* EXERCISE TASK: Reproduce the listing below without any change.

* Begin *

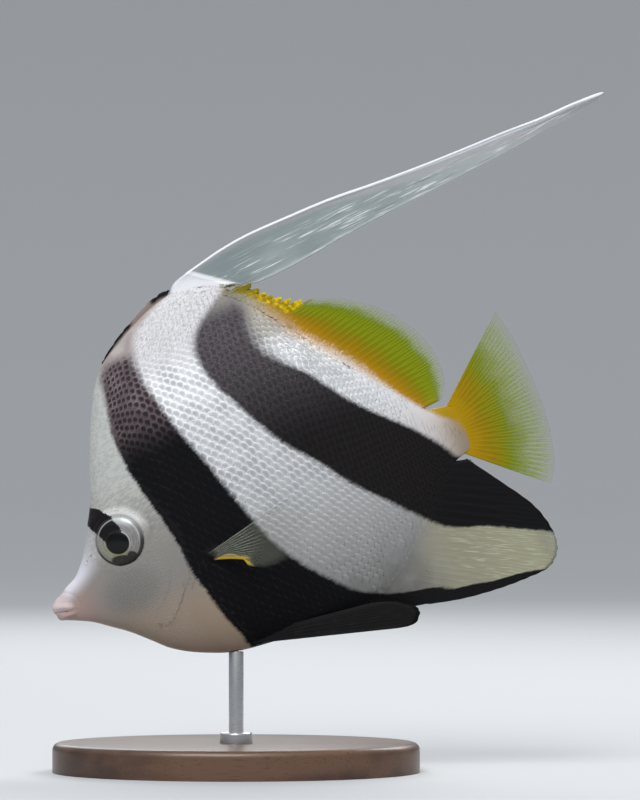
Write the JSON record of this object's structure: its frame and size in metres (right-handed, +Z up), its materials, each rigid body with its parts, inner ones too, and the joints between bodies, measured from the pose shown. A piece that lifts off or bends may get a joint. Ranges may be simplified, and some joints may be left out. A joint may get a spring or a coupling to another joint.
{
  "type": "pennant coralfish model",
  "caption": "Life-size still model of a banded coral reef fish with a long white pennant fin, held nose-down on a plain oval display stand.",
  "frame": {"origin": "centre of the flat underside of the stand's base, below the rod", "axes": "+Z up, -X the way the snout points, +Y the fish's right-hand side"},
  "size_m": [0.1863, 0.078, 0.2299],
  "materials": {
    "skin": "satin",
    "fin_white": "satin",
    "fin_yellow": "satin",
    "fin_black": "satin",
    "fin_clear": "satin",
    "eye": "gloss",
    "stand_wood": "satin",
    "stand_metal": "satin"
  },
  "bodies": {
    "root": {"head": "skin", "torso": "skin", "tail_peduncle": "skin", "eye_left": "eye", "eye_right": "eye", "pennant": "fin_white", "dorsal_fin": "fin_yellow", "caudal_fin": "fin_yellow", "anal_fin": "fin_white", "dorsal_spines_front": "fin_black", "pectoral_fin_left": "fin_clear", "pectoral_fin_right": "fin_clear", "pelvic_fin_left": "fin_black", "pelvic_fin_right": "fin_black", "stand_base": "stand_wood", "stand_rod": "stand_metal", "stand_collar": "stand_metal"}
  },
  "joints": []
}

* End *

* SOLUTION:
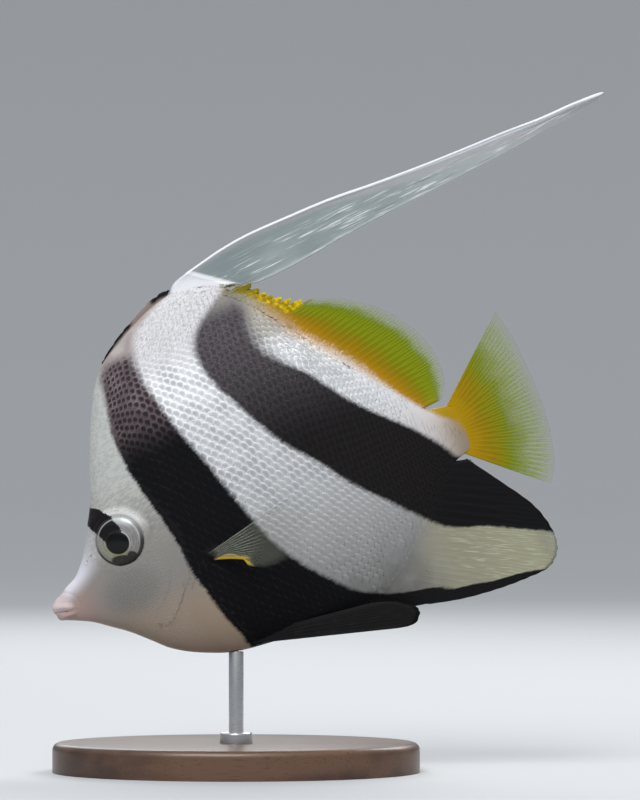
Write the JSON record of this object's structure: its frame and size in metres (right-handed, +Z up), its materials, each rigid body with its parts, inner ones too, and the joints between bodies, measured from the pose shown. A piece that lifts off or bends may get a joint. Ranges may be simplified, and some joints may be left out. A joint may get a spring or a coupling to another joint.
{
  "type": "pennant coralfish model",
  "caption": "Life-size still model of a banded coral reef fish with a long white pennant fin, held nose-down on a plain oval display stand.",
  "frame": {"origin": "centre of the flat underside of the stand's base, below the rod", "axes": "+Z up, -X the way the snout points, +Y the fish's right-hand side"},
  "size_m": [0.1863, 0.078, 0.2299],
  "materials": {
    "skin": "satin",
    "fin_white": "satin",
    "fin_yellow": "satin",
    "fin_black": "satin",
    "fin_clear": "satin",
    "eye": "gloss",
    "stand_wood": "satin",
    "stand_metal": "satin"
  },
  "bodies": {
    "root": {"head": "skin", "torso": "skin", "tail_peduncle": "skin", "eye_left": "eye", "eye_right": "eye", "pennant": "fin_white", "dorsal_fin": "fin_yellow", "caudal_fin": "fin_yellow", "anal_fin": "fin_white", "dorsal_spines_front": "fin_black", "pectoral_fin_left": "fin_clear", "pectoral_fin_right": "fin_clear", "pelvic_fin_left": "fin_black", "pelvic_fin_right": "fin_black", "stand_base": "stand_wood", "stand_rod": "stand_metal", "stand_collar": "stand_metal"}
  },
  "joints": []
}